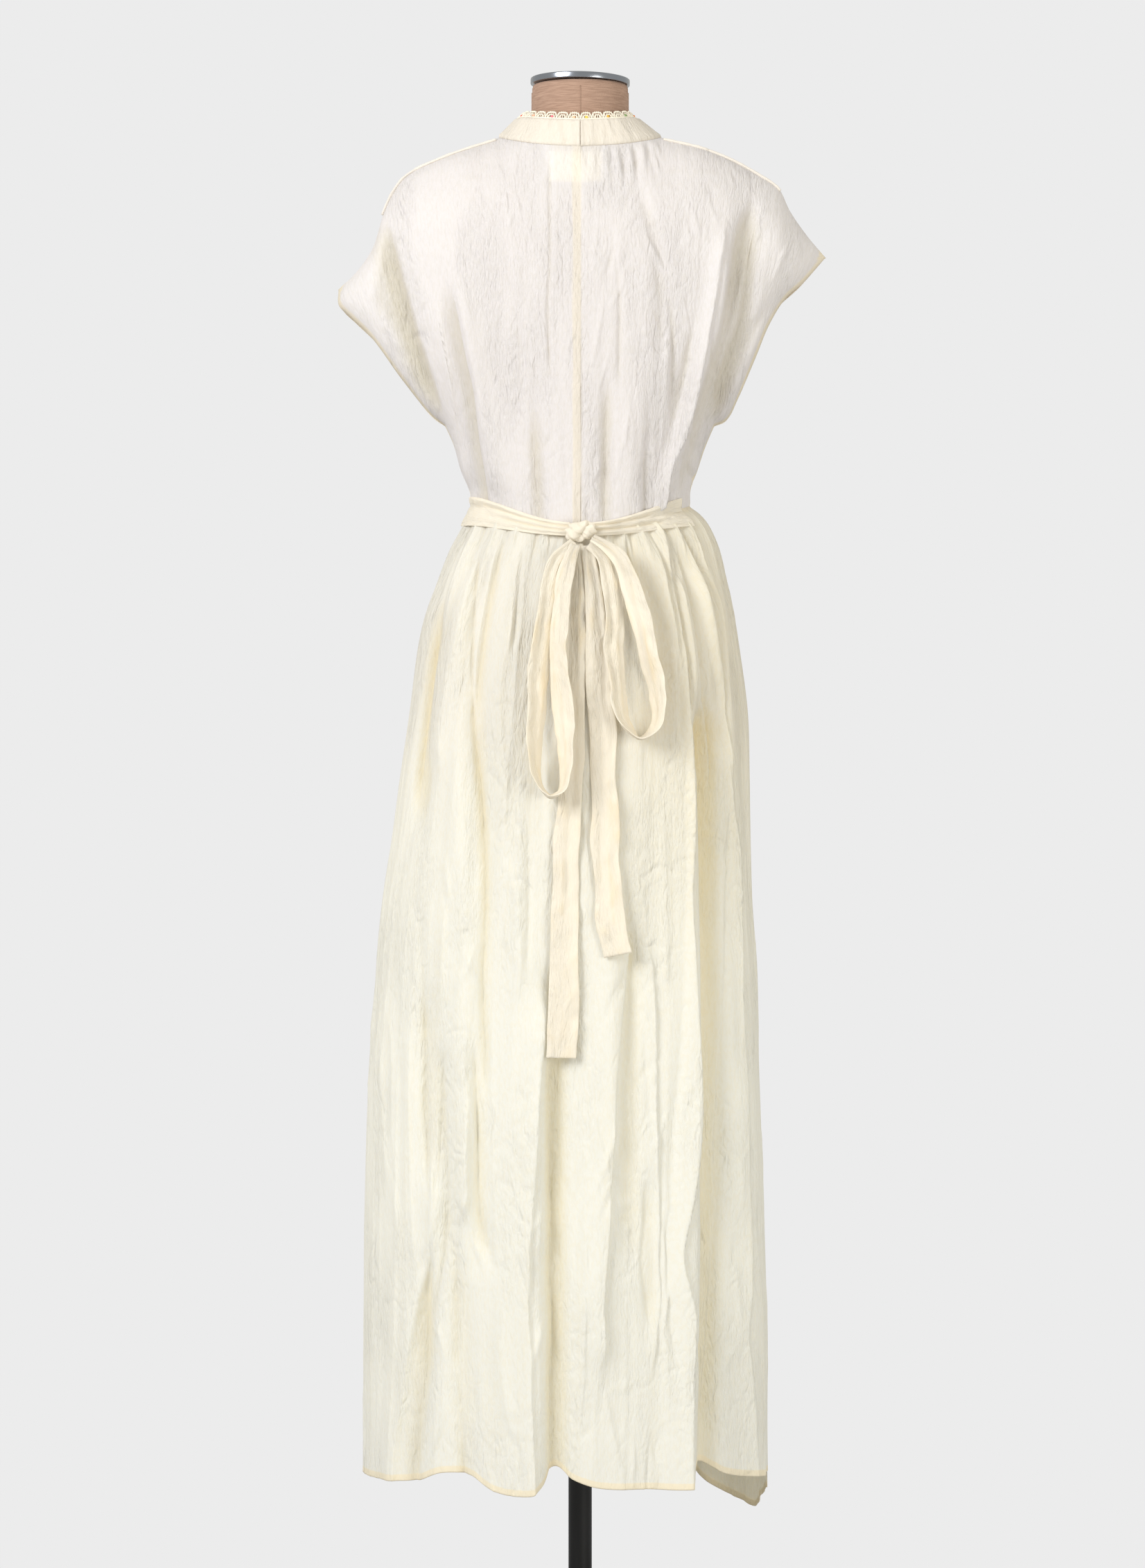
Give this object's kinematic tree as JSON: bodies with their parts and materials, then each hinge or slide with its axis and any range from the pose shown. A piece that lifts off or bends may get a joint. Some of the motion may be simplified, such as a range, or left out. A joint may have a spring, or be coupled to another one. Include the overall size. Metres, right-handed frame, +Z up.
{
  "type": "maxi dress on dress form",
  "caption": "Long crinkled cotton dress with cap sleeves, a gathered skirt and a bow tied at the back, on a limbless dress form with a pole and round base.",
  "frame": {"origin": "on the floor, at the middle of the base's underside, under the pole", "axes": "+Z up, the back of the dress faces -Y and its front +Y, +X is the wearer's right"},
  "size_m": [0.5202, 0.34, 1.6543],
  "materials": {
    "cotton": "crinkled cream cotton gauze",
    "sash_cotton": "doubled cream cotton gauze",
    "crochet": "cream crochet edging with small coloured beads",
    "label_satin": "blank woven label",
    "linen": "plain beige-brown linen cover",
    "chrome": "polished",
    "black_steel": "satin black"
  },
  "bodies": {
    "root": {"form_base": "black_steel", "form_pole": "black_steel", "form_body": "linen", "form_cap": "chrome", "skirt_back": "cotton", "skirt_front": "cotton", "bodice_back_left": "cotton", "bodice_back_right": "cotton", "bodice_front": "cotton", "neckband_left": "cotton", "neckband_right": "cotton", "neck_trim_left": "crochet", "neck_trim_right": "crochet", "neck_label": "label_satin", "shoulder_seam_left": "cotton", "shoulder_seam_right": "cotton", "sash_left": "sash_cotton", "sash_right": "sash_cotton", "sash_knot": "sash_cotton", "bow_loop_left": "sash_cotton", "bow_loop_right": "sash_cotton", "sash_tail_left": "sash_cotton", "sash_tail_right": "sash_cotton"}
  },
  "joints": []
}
___
## [Task goal]
Print the listing above in full, exactly as it is.

## [Result below]
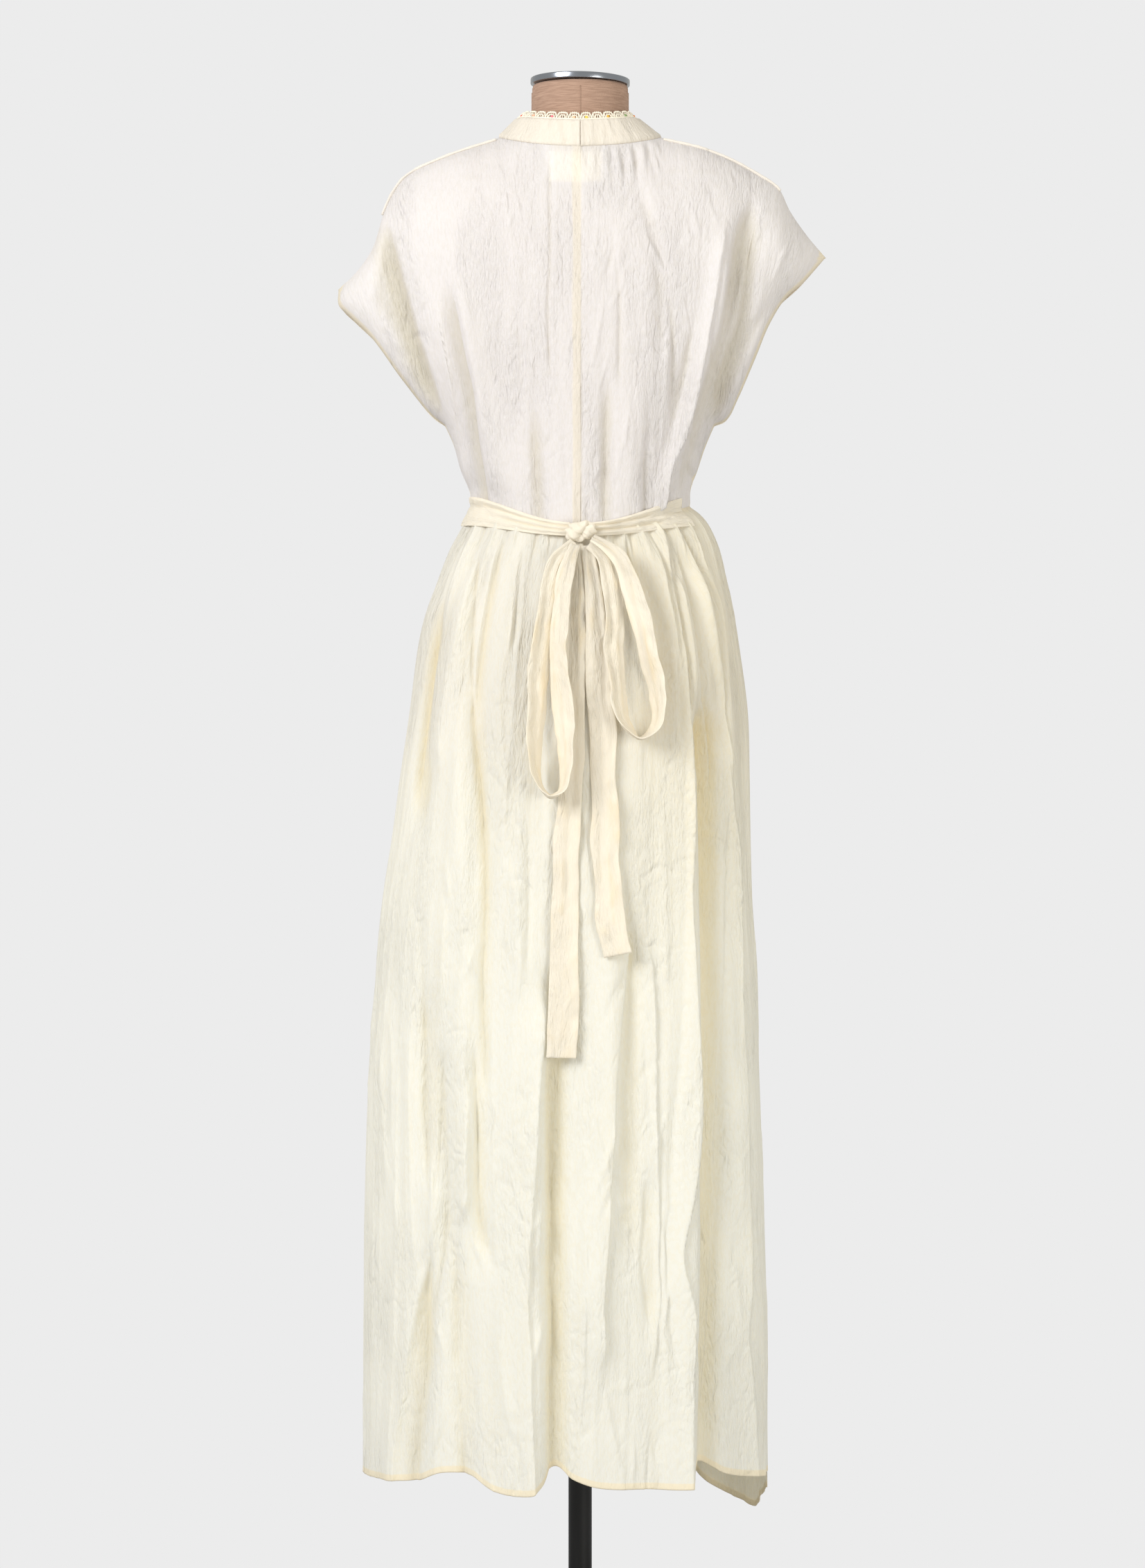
Give this object's kinematic tree as JSON: bodies with their parts and materials, then each hinge or slide with its axis and any range from the pose shown. A piece that lifts off or bends may get a joint. Some of the motion may be simplified, such as a range, or left out. A joint may have a spring, or be coupled to another one. Include the overall size. Metres, right-handed frame, +Z up.
{
  "type": "maxi dress on dress form",
  "caption": "Long crinkled cotton dress with cap sleeves, a gathered skirt and a bow tied at the back, on a limbless dress form with a pole and round base.",
  "frame": {"origin": "on the floor, at the middle of the base's underside, under the pole", "axes": "+Z up, the back of the dress faces -Y and its front +Y, +X is the wearer's right"},
  "size_m": [0.5202, 0.34, 1.6543],
  "materials": {
    "cotton": "crinkled cream cotton gauze",
    "sash_cotton": "doubled cream cotton gauze",
    "crochet": "cream crochet edging with small coloured beads",
    "label_satin": "blank woven label",
    "linen": "plain beige-brown linen cover",
    "chrome": "polished",
    "black_steel": "satin black"
  },
  "bodies": {
    "root": {"form_base": "black_steel", "form_pole": "black_steel", "form_body": "linen", "form_cap": "chrome", "skirt_back": "cotton", "skirt_front": "cotton", "bodice_back_left": "cotton", "bodice_back_right": "cotton", "bodice_front": "cotton", "neckband_left": "cotton", "neckband_right": "cotton", "neck_trim_left": "crochet", "neck_trim_right": "crochet", "neck_label": "label_satin", "shoulder_seam_left": "cotton", "shoulder_seam_right": "cotton", "sash_left": "sash_cotton", "sash_right": "sash_cotton", "sash_knot": "sash_cotton", "bow_loop_left": "sash_cotton", "bow_loop_right": "sash_cotton", "sash_tail_left": "sash_cotton", "sash_tail_right": "sash_cotton"}
  },
  "joints": []
}